Stored items
:::
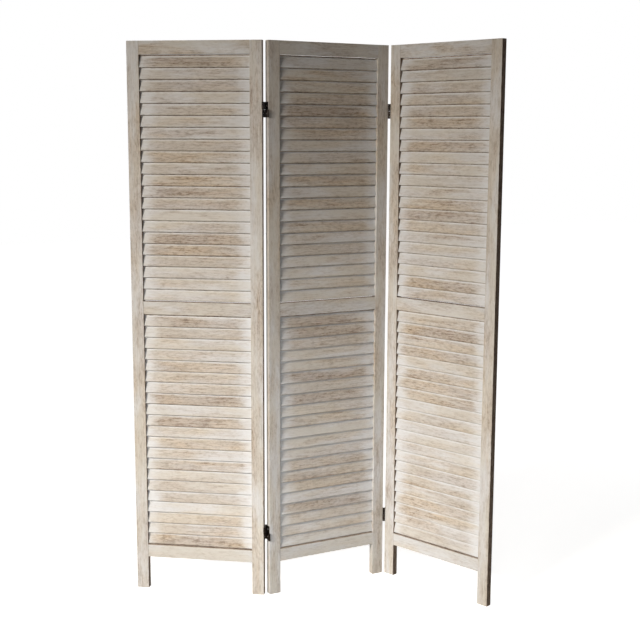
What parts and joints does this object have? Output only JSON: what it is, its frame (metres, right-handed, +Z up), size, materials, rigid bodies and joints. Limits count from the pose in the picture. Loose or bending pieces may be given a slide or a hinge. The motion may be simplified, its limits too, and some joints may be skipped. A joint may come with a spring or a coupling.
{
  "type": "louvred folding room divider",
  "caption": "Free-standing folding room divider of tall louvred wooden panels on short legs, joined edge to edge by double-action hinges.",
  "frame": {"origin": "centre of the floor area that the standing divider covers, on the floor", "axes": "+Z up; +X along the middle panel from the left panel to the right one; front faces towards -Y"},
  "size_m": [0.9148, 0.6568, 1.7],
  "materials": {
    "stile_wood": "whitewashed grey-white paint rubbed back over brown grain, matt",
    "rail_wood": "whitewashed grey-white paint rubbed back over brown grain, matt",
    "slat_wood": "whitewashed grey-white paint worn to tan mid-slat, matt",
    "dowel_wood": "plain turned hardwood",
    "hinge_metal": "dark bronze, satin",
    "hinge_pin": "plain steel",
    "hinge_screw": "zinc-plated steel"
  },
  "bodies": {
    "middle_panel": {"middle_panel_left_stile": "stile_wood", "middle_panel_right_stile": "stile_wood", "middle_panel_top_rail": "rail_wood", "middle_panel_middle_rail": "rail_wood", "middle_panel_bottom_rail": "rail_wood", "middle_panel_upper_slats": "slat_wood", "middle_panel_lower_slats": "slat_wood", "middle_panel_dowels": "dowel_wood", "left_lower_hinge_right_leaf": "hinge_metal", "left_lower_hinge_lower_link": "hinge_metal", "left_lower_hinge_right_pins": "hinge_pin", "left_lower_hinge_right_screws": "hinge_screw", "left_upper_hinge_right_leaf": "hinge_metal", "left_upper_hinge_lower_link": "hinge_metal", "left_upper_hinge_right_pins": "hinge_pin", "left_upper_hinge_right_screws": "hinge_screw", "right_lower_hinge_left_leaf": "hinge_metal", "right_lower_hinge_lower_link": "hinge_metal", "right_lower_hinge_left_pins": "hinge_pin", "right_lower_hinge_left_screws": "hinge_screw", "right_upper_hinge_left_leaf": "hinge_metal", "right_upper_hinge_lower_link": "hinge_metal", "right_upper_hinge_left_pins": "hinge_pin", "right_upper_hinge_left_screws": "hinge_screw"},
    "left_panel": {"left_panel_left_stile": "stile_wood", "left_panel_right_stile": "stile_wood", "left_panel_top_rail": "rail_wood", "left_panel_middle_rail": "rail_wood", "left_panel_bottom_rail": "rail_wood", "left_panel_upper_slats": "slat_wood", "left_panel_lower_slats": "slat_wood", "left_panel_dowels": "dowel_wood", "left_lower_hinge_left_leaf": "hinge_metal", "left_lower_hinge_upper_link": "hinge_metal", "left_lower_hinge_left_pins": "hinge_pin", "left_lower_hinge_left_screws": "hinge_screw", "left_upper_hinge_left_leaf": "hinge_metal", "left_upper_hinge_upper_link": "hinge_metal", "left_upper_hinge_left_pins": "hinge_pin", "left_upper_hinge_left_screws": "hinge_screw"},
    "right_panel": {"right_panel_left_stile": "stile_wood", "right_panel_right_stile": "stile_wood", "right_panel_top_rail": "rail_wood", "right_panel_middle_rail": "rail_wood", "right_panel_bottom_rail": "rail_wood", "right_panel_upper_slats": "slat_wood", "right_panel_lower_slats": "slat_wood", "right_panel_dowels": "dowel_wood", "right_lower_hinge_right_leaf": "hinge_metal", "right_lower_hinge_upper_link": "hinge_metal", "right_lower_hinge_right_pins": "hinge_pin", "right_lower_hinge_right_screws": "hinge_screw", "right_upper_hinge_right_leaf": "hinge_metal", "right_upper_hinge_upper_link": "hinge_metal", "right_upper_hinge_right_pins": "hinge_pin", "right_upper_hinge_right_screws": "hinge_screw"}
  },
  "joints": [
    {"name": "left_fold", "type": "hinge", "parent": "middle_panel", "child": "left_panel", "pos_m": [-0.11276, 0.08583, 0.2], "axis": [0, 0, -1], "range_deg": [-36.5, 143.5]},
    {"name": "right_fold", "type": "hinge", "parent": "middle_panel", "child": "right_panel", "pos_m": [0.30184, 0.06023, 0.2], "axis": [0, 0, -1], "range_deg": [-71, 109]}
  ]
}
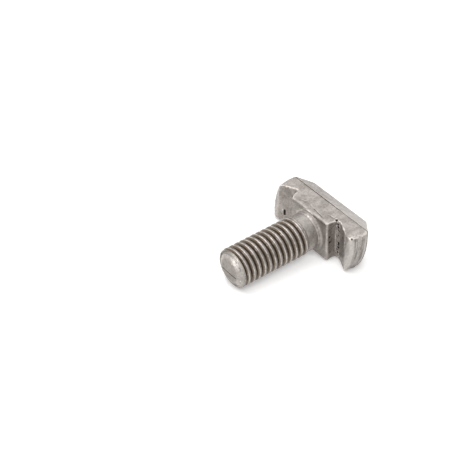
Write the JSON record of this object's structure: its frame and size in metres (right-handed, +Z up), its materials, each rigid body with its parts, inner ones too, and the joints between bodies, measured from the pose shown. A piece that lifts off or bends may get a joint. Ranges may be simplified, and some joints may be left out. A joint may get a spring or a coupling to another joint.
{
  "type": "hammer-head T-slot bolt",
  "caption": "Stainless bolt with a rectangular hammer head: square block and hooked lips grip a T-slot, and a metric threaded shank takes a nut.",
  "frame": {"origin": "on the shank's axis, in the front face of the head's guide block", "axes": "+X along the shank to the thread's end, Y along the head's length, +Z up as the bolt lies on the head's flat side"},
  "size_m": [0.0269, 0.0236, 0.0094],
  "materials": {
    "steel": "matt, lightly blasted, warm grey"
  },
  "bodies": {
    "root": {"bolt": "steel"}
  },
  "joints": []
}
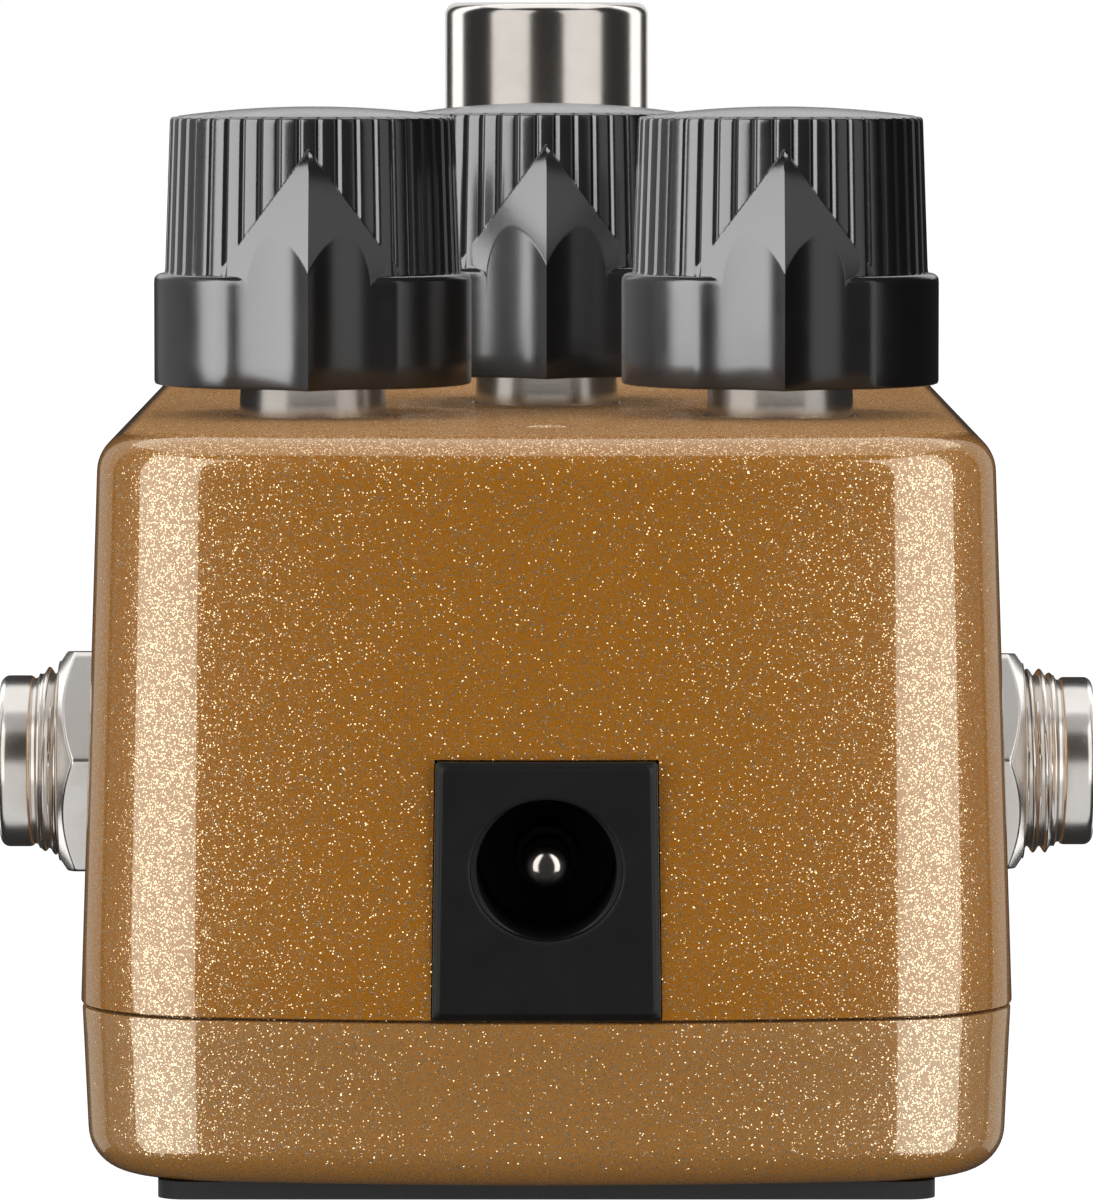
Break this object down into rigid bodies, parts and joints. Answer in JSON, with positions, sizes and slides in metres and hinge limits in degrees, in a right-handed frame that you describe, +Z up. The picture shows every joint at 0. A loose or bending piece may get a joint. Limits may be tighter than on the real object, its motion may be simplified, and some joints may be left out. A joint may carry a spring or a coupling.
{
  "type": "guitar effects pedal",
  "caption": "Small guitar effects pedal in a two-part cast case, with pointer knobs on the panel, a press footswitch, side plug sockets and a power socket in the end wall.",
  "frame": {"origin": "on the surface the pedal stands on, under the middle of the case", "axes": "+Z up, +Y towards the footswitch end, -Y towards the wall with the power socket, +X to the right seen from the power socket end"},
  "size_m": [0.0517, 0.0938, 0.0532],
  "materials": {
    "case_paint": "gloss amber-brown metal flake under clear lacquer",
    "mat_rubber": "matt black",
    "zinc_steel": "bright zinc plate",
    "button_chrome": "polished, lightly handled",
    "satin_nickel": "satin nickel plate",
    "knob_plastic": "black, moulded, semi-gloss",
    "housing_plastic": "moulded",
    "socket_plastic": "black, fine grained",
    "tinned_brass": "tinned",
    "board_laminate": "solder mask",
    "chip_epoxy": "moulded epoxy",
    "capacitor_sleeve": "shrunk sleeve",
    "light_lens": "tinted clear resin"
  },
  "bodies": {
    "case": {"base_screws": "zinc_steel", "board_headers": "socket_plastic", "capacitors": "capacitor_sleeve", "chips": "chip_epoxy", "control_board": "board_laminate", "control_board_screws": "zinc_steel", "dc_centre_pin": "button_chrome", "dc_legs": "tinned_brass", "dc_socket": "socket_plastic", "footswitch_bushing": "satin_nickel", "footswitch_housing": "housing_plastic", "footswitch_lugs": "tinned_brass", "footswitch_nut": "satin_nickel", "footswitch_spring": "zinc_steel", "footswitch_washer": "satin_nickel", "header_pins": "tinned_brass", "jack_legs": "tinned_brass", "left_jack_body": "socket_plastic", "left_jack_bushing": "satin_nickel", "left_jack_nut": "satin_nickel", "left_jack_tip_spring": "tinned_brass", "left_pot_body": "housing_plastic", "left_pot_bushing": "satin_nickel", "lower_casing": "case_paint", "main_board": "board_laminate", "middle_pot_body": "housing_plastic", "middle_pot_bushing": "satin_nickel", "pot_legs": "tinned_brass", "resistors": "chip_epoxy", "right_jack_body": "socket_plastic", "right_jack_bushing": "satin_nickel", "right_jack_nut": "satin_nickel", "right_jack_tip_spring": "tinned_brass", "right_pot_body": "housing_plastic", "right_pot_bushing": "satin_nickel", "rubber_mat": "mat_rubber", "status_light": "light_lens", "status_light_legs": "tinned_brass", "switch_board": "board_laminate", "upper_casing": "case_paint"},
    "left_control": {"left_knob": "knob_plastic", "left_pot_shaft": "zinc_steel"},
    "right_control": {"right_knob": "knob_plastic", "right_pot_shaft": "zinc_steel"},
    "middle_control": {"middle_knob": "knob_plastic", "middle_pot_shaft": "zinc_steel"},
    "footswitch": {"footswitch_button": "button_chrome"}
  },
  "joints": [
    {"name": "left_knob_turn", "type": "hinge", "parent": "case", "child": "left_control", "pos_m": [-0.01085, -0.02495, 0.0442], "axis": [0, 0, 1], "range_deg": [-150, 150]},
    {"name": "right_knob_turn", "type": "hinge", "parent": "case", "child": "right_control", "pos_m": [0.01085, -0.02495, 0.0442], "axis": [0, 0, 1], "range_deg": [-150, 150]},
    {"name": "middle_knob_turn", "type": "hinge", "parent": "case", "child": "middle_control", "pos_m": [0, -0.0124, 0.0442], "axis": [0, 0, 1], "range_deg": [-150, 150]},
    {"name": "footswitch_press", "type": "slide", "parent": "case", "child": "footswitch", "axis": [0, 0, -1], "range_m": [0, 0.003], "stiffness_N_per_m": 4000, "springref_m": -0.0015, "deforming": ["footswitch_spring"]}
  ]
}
:::
Note every line above where the string "that" shows up, and copy those lines.

* RESPONSE BELOW
  "frame": {"origin": "centre of the floor area that the standing divider covers, on the floor", "axes": "+Z up; +X along the middle panel from the left panel to the right one; front faces towards -Y"},
Write the JSON record of this object's structure: its frame and size in metres (right-handed, +Z up), its materials, each rigid body with its parts, inner ones too, and the joints between bodies, measured from the pose shown. A piece that lifts off or bends may get a joint. Ranges may be simplified, and some joints may be left out. A joint may get a spring or a coupling to another joint.
Break this object down into rigid bodies, parts and joints. Answer in JSON, with positions, sizes and slides in metres and hinge limits in degrees, in a right-handed frame that you describe, +Z up. The picture shows every joint at 0. A loose or bending piece may get a joint. Limits may be tighter than on the real object, its motion may be simplified, and some joints may be left out. A joint may carry a spring or a coupling.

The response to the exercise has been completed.